Optimized Detection of Volatile Organic Compounds Utilizing Durable and Selective Arrays of Tailored UiO-66-X SURMOF Sensors

  • chair:

    Okur, S. / Hashem, T. / Bogdanova, E. / Hodapp, P. / Heinke, L. / Bräse, S. / Wöll, C. (2024)

  • place:

    ACS Sens., 2024, 9, 2, 622–630, doi.org/10.1021/acssensors.3c01575

  • Date: Februar 2024
  • Abstract

    Metal–organic frameworks (MOFs), with their well-defined and highly flexible nanoporous architectures, provide a material platform ideal for fabricating sensors. We demonstrate that the efficacy and specificity of detecting and differentiating volatile organic compounds (VOCs) can be significantly enhanced using a range of slightly varied MOFs. These variations are obtained via postsynthetic modification (PSM) of a primary framework. We alter the original MOF’s guest adsorption affinities by incorporating functional groups into the MOF linkers, which yields subtle changes in responses. These responses are subsequently evaluated by using machine learning (ML) techniques. Under severe conditions, such as high humidity and acidic environments, sensor stability and lifespan are of utmost importance. The UiO-66-X MOFs demonstrate the necessary durability in acidic, neutral, and basic environments with pH values ranging from 2 to 11, thus surpassing most other similar materials. The UiO-66-NH2 thin films were deposited on quartz-crystal microbalance (QCM) sensors in a high-temperature QCM liquid cell using a layer-by-layer pump method.

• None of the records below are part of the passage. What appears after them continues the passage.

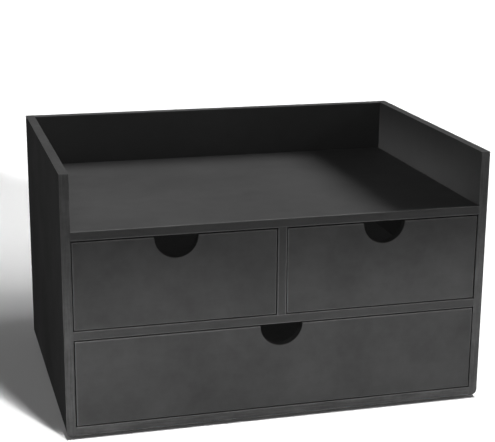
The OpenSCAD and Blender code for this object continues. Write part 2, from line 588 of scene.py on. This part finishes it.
class Bench:
    """The operations that pieces are worked with, on one selected object at a time."""

    @staticmethod
    def take(piece: bpy.types.Object) -> None:
        """Selects one piece and nothing else.

        Args:
            piece: The piece, which becomes the active object.
        """
        bpy.ops.object.select_all(action="DESELECT")
        piece.select_set(True)
        bpy.context.view_layer.objects.active = piece

    @staticmethod
    def settle(name: str) -> bpy.types.Object:
        """Names the new active object and moves its place into its mesh.

        Args:
            name: The name that it gets.

        Returns:
            The object, at the origin, unturned and unscaled.
        """
        piece = bpy.context.active_object
        Bench.take(piece)
        bpy.ops.object.transform_apply(location=True, rotation=True, scale=True)
        piece.name = piece.data.name = name
        return piece

    @staticmethod
    def block(name: str, box: Box) -> bpy.types.Object:
        """Makes a block.

        Args:
            name: The object's name.
            box: The box that it fills.

        Returns:
            The block, with its place in its mesh.
        """
        bpy.ops.object.select_all(action="DESELECT")
        bpy.ops.mesh.primitive_cube_add(size=1, location=box.centre, scale=box.size)
        return Bench.settle(name)

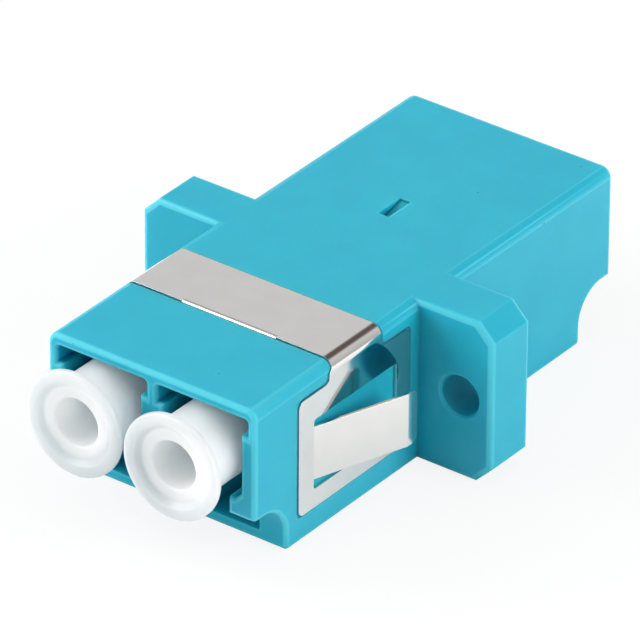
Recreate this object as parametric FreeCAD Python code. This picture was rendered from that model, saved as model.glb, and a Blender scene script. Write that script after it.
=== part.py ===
"""Flanged duplex LC fibre adapter: one moulded housing, a rear holder, two sleeves, a clip and two caps.

Frame: origin at the centre of the two flange holes, on the flange's front face.
+X runs across the two ports, +Y from the front ports to the rear ports, +Z is up, away from the latch
side. All sizes are in millimetres.
"""
import FreeCAD, Part
import math
import os

# ---------------------------------------------------------------- housing, outside
BODY_W = 12.9            # body width, for the usual 13.0 mm panel cut-out
BODY_H = 9.3             # body and flange height
FRONT_LEN = 13.5         # from the flange's front face to the front end
REAR_LEN = 13.5          # from the flange's rear face to the rear end
TOP_EDGE_R = 0.6         # the two long upper edges
EDGE_R = 0.25            # the body's other outer edges, and the ports' mouths
NOTCH_LEN = 2.6          # latch-side cut back at each end
NOTCH_DROP = 0.95        # its roof below the tops of the ports' rails
NOTCH_R = 1.85

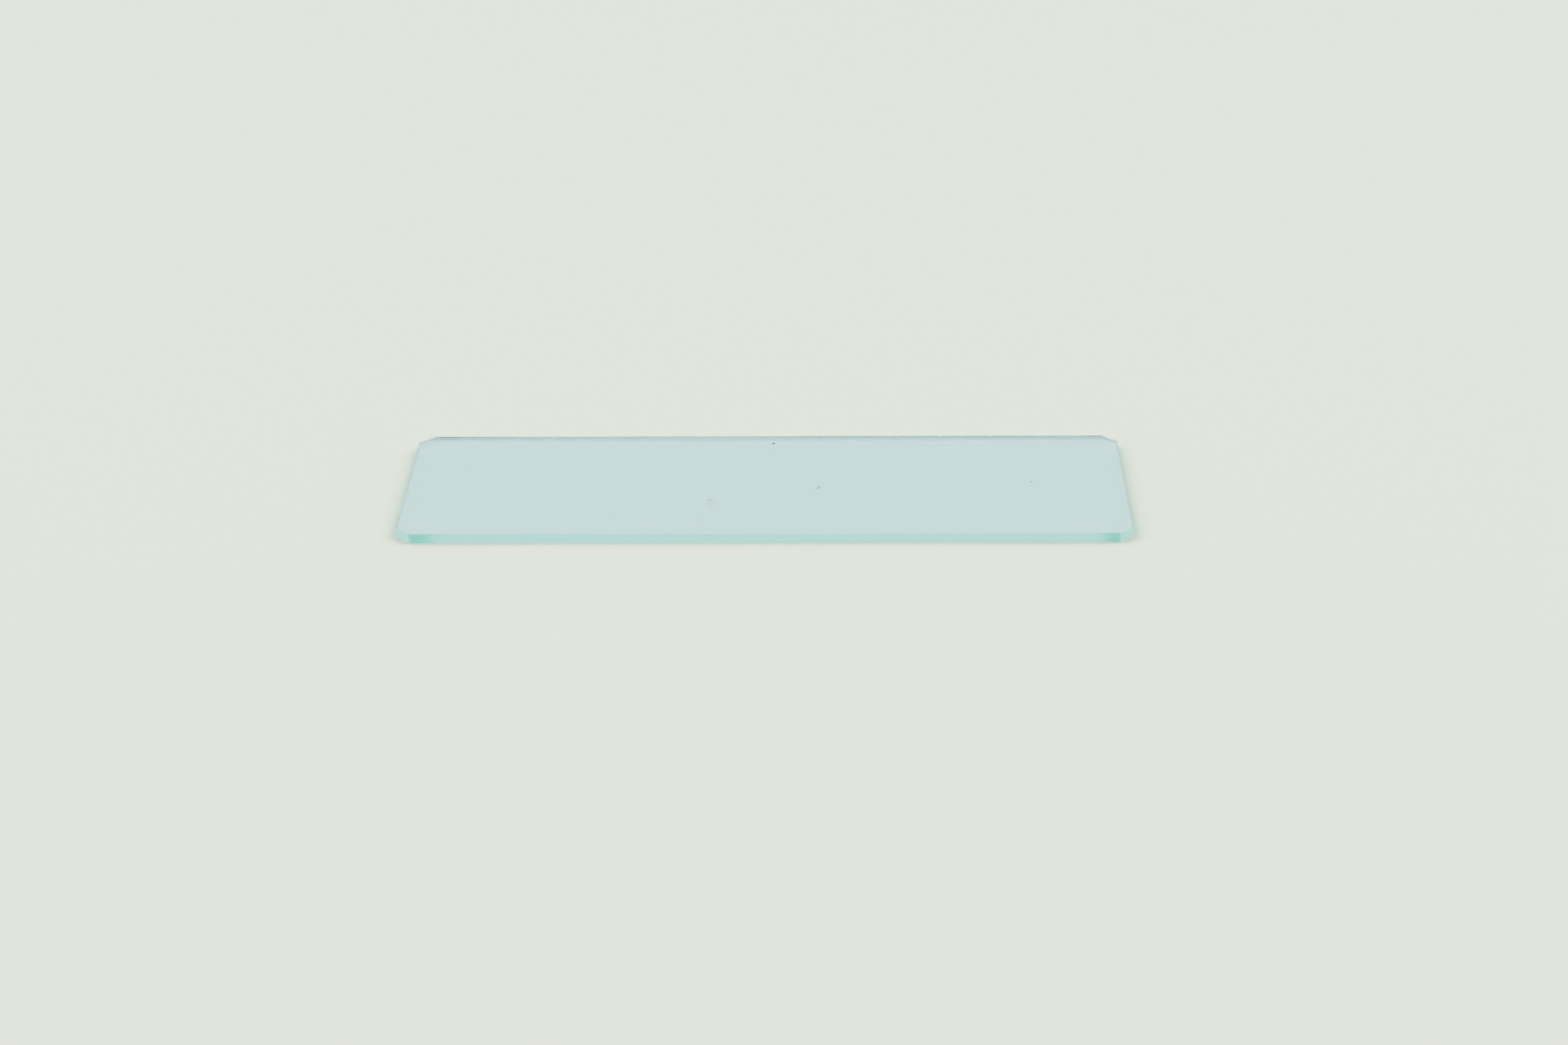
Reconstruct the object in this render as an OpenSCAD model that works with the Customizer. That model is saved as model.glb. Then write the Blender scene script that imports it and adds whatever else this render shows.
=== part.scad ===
// Microscope slide: one flat plate of clear soda-lime glass, cut to size, with its four
// corners clipped at 45 degrees and its sharp edges just dulled.
// It lies flat with its long side along X and the middle of its underside at the origin.

/* [Plate] */
// Length of the plate, along X
slide_length = 76; // [50:0.5:100]
// Width of the plate, along Y
slide_width = 26; // [18:0.5:50]
// Thickness of the glass, along Z
glass_thickness = 1; // [0.8:0.05:1.5]

/* [Cut edges] */
// How far each corner clip runs along the two sides that it joins
corner_clip = 1.5; // [0.5:0.1:4]
// Width of the 45 degree arris where each cut face meets the top and the bottom face
arris = 0.04; // [0.02:0.01:0.2]

/* [Hidden] */

// Pale teal, as the glass looks through its cut edge
glass_colour = [0.72, 0.87, 0.85];

// The cut faces come in parallel pairs. Each pair is [the direction that it faces, in
// degrees from X, and the distance between its two faces].
clip_angle = 45;
clip_span = (slide_length + slide_width - 2 * corner_clip) * sin(clip_angle);
cut_pairs = [
    [0, slide_length],
    [90, slide_width],
    [clip_angle, clip_span],
    [-clip_angle, clip_span]
];

// A strip of sheet glass this long reaches past the plate whichever way it is turned
strip_length = slide_length + slide_width;

// Section of a strip of sheet glass whose two cut faces are span apart
module strip_section(span) {
    side = span / 2;
    top = glass_thickness;
    polygon([
        [-side + arris, 0], [side - arris, 0],
        [side, arris], [side, top - arris],
        [side - arris, top], [-side + arris, top],
        [-side, top - arris], [-side, arris]
    ]);
}

// The plate is what is left of the sheet between all four pairs of cuts
module glass_slide() {
    color(glass_colour)
        intersection_for (pair = cut_pairs)
            rotate([90, 0, pair[0]])
                linear_extrude(strip_length, center = true)
                    strip_section(pair[1]);
}

glass_slide();
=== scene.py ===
# A clear glass microscope slide lying on a pale table, in plain soft studio light.
import math

import bpy
import numpy as np
from mathutils import Matrix, Vector


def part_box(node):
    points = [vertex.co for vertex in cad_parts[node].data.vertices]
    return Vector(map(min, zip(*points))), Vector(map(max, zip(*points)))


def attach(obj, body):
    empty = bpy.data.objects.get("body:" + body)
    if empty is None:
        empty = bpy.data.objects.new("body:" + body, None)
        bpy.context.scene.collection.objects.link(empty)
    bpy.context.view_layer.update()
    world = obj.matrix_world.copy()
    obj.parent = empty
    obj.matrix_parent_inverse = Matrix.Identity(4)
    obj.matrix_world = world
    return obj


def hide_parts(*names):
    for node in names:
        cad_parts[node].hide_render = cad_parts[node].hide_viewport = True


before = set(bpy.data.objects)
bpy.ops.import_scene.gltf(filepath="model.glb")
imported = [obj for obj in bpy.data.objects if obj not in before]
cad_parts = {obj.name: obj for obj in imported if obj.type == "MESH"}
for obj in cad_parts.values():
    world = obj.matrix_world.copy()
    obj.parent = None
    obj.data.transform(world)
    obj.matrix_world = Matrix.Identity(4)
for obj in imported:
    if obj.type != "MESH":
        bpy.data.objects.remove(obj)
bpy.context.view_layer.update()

mm = 0.001
rng = np.random.default_rng(26)


def linearColour(hexText):
    # "#rrggbb" as sRGB, to the linear red, green, blue and alpha that Blender wants
    srgb = np.array([int(hexText[i:i + 2], 16) for i in (1, 3, 5)]) / 255
    linear = np.where(srgb <= 0.04045, srgb / 12.92, ((srgb + 0.055) / 1.055) ** 2.4)
    return (*linear.tolist(), 1.0)


def addNode(tree, kind, links=None, values=None, **settings):
    # a node with its settings, its plain input values and its links {input: (node, output)}
    node = tree.nodes.new(kind)
    for name, value in settings.items():
        setattr(node, name, value)
    for name, value in (values or {}).items():
        node.inputs[name].default_value = value
    for name, (source, output) in (links or {}).items():
        tree.links.new(source.outputs[output], node.inputs[name])
    return node


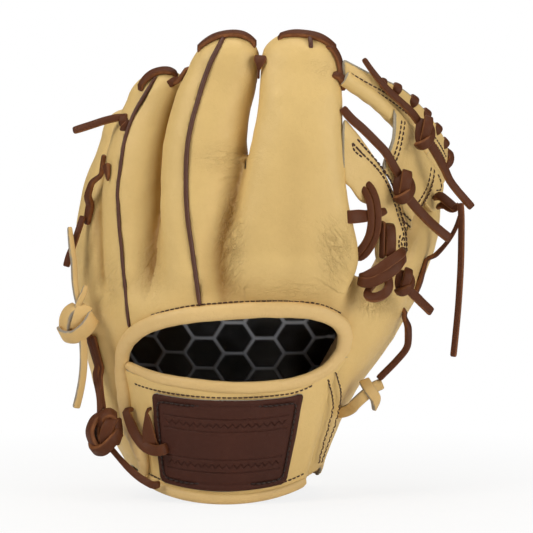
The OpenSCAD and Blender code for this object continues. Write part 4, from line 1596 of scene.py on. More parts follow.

Three different, highly stable surface-anchored MOFs (SURMOFs) of UiO-66-X obtained via the PSM approach (X: NH2, Cl, and N3) were employed to fabricate arrays suitable for electronic nose applications. These fabricated sensors were tested for their capability to distinguish between eight VOCs. Data from the sensor array were processed using three distinct ML techniques: linear discriminant (LDA), nearest neighbor (k-NN), and neural network analysis methods. The discrimination accuracies achieved were nearly 100% at high concentrations and over 95% at lower concentrations (50–100 ppm).